I have been preparing the new kindle edition of my first novel and thinking about violence. Set in the 1981, the year of the Hunger Strikes (a transitional year in terms of the Troubles), Violent Shadows looks at how and why somebody (a young woman), might get involved in political violence.
As it turns out, nobody wanted such a novel, not really, (though it garnered excellent reviews). The Irish because they still have a blind spot about the second generation, my family, because it was too close to the bone, the English because they don’t really want to know about this particular slice of colonial history.
For me, it was a matter of connecting the old war and the new war. When I was growing up we used to spend the summer in the border county of North Leitrim, my mother’ s homeplace. At the entrance to the cemetery where generations of my family are buried is a monument to the local members of the IRA who died in the War of Independence. The old war and the new war—apparently not the same. In 1981, I remember sitting with my uncle on the old famine road above the house. All over the valley, black flags had been raised as each hunger striker died. In the shops and pubs, commemorative posters featured the hunger strikers. My uncle gave me a little pamphlet containing Bobby Sands diary. He didn’t say anything and neither did I. ‘Whatever you say, say nothing,’ didn’t just apply to the North of Ireland. The Troubles was a risky subject and one where large numbers of people felt silenced. A number of years earlier, my mother had been forced out of her job as a dinner lady in York, for having the temerity to try and explain the background to the IRA bombing campaign.
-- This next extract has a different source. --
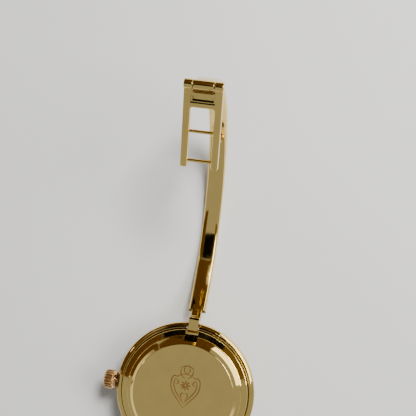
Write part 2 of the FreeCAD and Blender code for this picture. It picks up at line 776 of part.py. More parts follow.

Twenty years later, looking at political violence still seems to be a dangerous and taboo subject. We are allowed to write about why violence is bad, to condemn it, to portray its participants as psychopaths, to show the detrimental impact but not to explore the bigger picture, what it signifies, how it emerges and why it might continue to attract disenfranchised young people.
From ‘Violent Shadows’.
‘Violence is the voice of the voiceless,’ she’d said to Felix, but as soon as she said it she knew it wasn’t entirely true. Violence begets violence, she knew that. Violence is the instrument of repression but also its child. Before the injustices of the past can be forgiven, they have to be stopped. The expression of anger, violent or otherwise, was a stage along the way. Tara thought of Eoghan’s gleeful little face when, aided by his sister, they had toppled their father. Tara had seen that same look time and again. On the face of a women who had broken a vase over a violent husband’s head. On the face of a teenager who thumped a bullying father back. On the face of a daughter with weals on the back of her legs, finally snapping her mother’s stick in two. When the victimized strike out, the initial sense of power can wipe out years of humiliation, degradation, shame. A violent reaction to violence can break the victim mould, open up possibilities, ensure things will never be the same again.’